The use of unmethylated oligonucleotides in the treatment or prevention of cancer has been previously reported. Synthetic oligonucleotides containing CpG with appropriate flanking regions (CpG motif) have been found to activate macrophages, dendritic cells and B cells to secrete a variety of immunomodulatory cytokines such as IL-6, IL-12, IL-18 and gamma interferon (Krieg, 2002). CpG DNA has also been shown to activate costimulatory molecules such as CD80 and CD86 and to induce strong innate immunity at mucosal surfaces. The immunostimulatory property of CpG DNA produces long-term vaccine-like effects due to its adjuvant properties. CpG oligonucleotides influence both antibody and cell-mediated immunity and applications include vaccine adjuvants, taming allergic reactions and potentiating monoclonal antibodies and cytotoxic immune cells. They also enhance the antitumor effects of chemotherapeutic agents and improve survival after surgical section of a solid tumor (Weigel et al., 2003). For CpG oligonucleotides, the anti-tumor effect is mediated via activation of the host immune system, not through direct anti-tumor effects. Based on their immunotherapeutic properties, CpG oligonucleotides have been used to treat and prevent various cancers and used in cancer vaccines (U.S. Pat. Nos. 6,653,292; 6,429,199; 6,406,705; and 6,194,388). These CpG oligonucleotides however are not cyclic.
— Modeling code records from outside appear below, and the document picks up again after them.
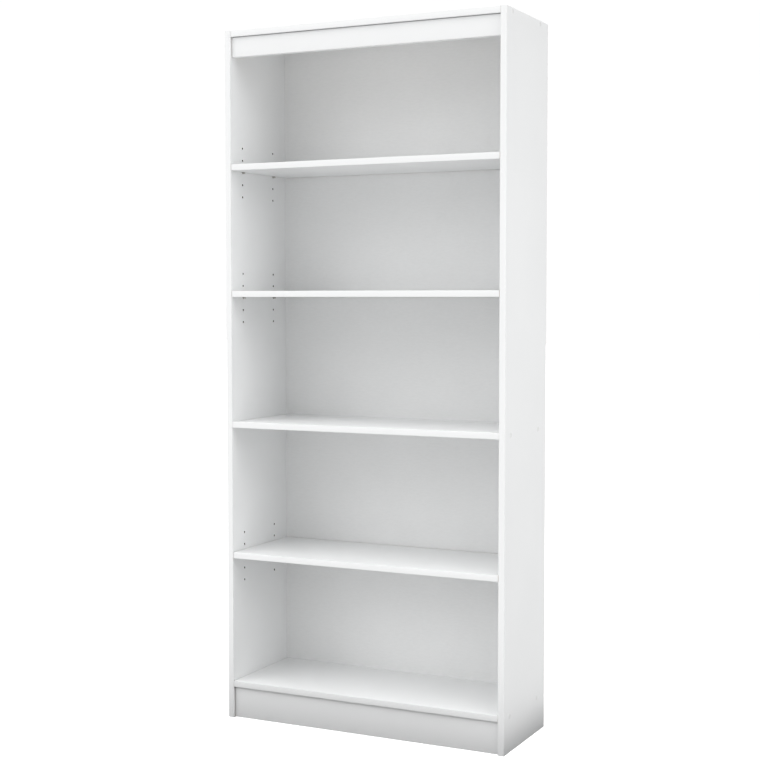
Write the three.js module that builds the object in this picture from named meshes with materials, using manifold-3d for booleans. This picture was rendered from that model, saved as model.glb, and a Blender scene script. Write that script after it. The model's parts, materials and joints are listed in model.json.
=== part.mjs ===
// Bookcase with adjustable shelves: two sides, three fixed boards, three loose shelves on pins.
// Millimetres, +Z up, front towards -Y, origin on the floor under the middle of the case.
import * as THREE from 'three';
import { mergeVertices } from 'three/addons/utils/BufferGeometryUtils.js';
import Module from 'manifold-3d';

const wasm = await Module();
wasm.setup();

// Overall size
const width = 786; // outer face of one side to outer face of the other
const depth = 288; // front edge of the sides to the rear face of the back
const height = 1810;
const boardThick = 16; // every board of the case and every shelf
const backThick = 3;

// Front edges
const edgeRadius = 1.2; // banded edges are eased this much
const boardSetback = 1; // boards and shelves stand this far behind the sides
const railSetback = 8; // top rail and plinth behind the front of the sides
const arcSteps = 3; // facets in one eased corner

// Heights
const plinthHeight = 81.4;
const floorGap = 1; // the plinth hangs clear of the floor
const plinthGap = 0.6; // between the plinth and the bottom board
const railHeight = 51.5;
const railGap = 0.5; // between the top rail and the top board
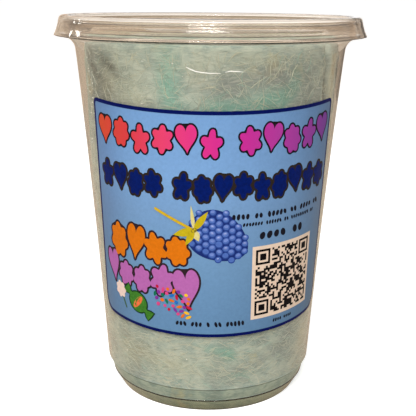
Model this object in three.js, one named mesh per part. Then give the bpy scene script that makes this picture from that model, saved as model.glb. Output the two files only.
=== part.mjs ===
// Clear snap-lid tub filled with spun sugar, with a rectangular label wrapped round its front.
// Millimetres, +Z up. The origin is the centre of the ring that the tub stands on, and the
// label faces -Y. Every round piece is turned about Z, so the axes of all four pieces agree.

import * as THREE from 'three';

// ---------------------------------------------------------------- driving dimensions

const TOTAL_HEIGHT = 144.4;       // floor to the crown of the lid
const FIT_GAP = 0.3;              // clearance between pieces that lie in each other
const TURN_SEGMENTS = 60;         // facets round a turned piece, a multiple of four

const BASE = {
  standRadius: 35.4,              // outer edge of the ring it stands on
  standWidth: 2.0,
  puntRadius: 31.6,               // raised middle of the underside
  puntHeight: 2.0,
  beadRadius: 38.2,               // raised line half way up the rounded foot
  beadHeight: 5.2,
  beadRelief: 0.3,
  ledgeHeight: 10.4,              // step where the foot meets the tall wall
  ledgeRelief: 0.35,
};

const WALL = {
  thickness: 0.7,
  footRadius: 41.0,
  footHeight: 13.0,
  headRadius: 50.2,
  headHeight: 128.5,
  waist: 0.45,                    // the tall wall draws in this much at half height
  rings: 4,
};

const NECK = {
  filletRadius: 5.0,              // outside hollow under the flange
  filletOffset: 1.0,              // its centre line lies this far outside the collar
  filletSteps: 3,
  filletStart: 175,               // degrees round its centre, where it leaves the wall
  outsideEnd: 90,
  insideEnd: 109,
  flangeHeight: 137.1,            // top of the flange that the collar stands on
  flangeRadius: 56.2,
};

const COLLAR = {
  radius: 54.6,                   // upright ring inside the lid's channel
  beadRadius: 55.3,               // snap bead round its top
  beadHeight: 141.6,
  beadChamfer: 0.4,
  topHeight: 143.2,
};

const LID = {
  thickness: 0.6,
  skirtRadius: 58.3,              // sharp flared lower edge
  skirtHeight: 137.3,
  creaseRadius: 57.25,            // where the flare turns into the upright upper half
  creaseHeight: 139.8,
  shoulderRadius: 56.4,
  crownRounding: 1.5,
  crownSteps: 2,
  crownWidth: 3.6,                // skirt's shoulder to the inner edge of the crown
  plugRadius: 53.3,               // outside of the plug wall, inside the collar
  panelHeight: 138.9,             // top of the sunk panel
  ringRadius: 44.0,               // shallow stacking step in the panel
  ringRise: 0.9,
};

const CANDY = {
  pullBack: 2.2,                  // shrunk away from the wall near the top
  pullStart: 78.0,                // height where it starts to leave the wall
  foldDepth: 0.9,
  folds: [                        // soft folds: how many go round, how they twist, where they start
    { count: 5, twist: 0.05, start: 0 },
    { count: 9, twist: -0.11, start: 1.3 },
    { count: 3, twist: 0.16, start: 0.6 },
  ],
  footClearance: 0.2,
  topHeight: 137.8,
  topDip: 2.2,
  topLumps: { alongX: 9, alongY: 11, across: 17, start: 0.7 },
  topRounding: 3.5,
  topArc: [30, 60],               // degrees of the two points that round its edge
  wallRings: 9,
  topRings: 4,
};

const LABEL = {
  width: 101.6,
  height: 82.6,
  thickness: 0.15,
  bottomHeight: 32.4,             // lower edge at the label's middle
  turn: 3.0,                      // degrees from straight ahead, towards +X
  topCorner: 2.2,
  bottomCorner: 5.5,
  columns: 48,
  cornerColumns: 4,
  rows: 4,
};

// ---------------------------------------------------------------- shared shapes

const degrees = THREE.MathUtils.degToRad;

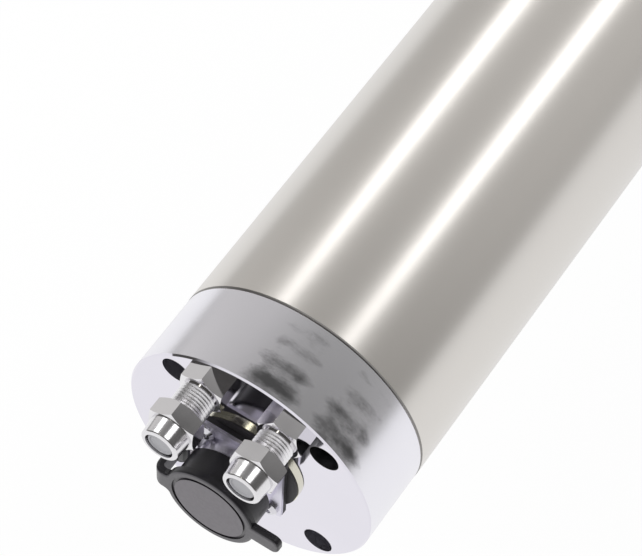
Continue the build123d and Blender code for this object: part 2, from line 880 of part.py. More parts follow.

Cyclic dinucleotides are reported to cause cell cycle arrest (Steinberger et al., 1999). However, their application to the treatment of cancer has not been proposed or studied. Approximately 60,000 Americans die from colon cancer each year (Steinberger et al., 1999; and Winawer et al., 2003). Although surgical treatment is effective for early lesions, treatment for advanced metastatic disease is not very effective with very low survival rates for patients with invasive and metastatic colon cancer. Hence, a safe therapeutic (anti-cancer) agent that inhibits colon cancer progression, and cause cancer involution and regression would be extremely beneficial.
Citation of any document herein is not intended as an admission that such document is pertinent prior art, or considered material to the patentability of any claim of the present application. Any statement as to content or a date of any document is based on the information available to applicant at the time of filing and does not constitute an admission as to the correctness of such a statement.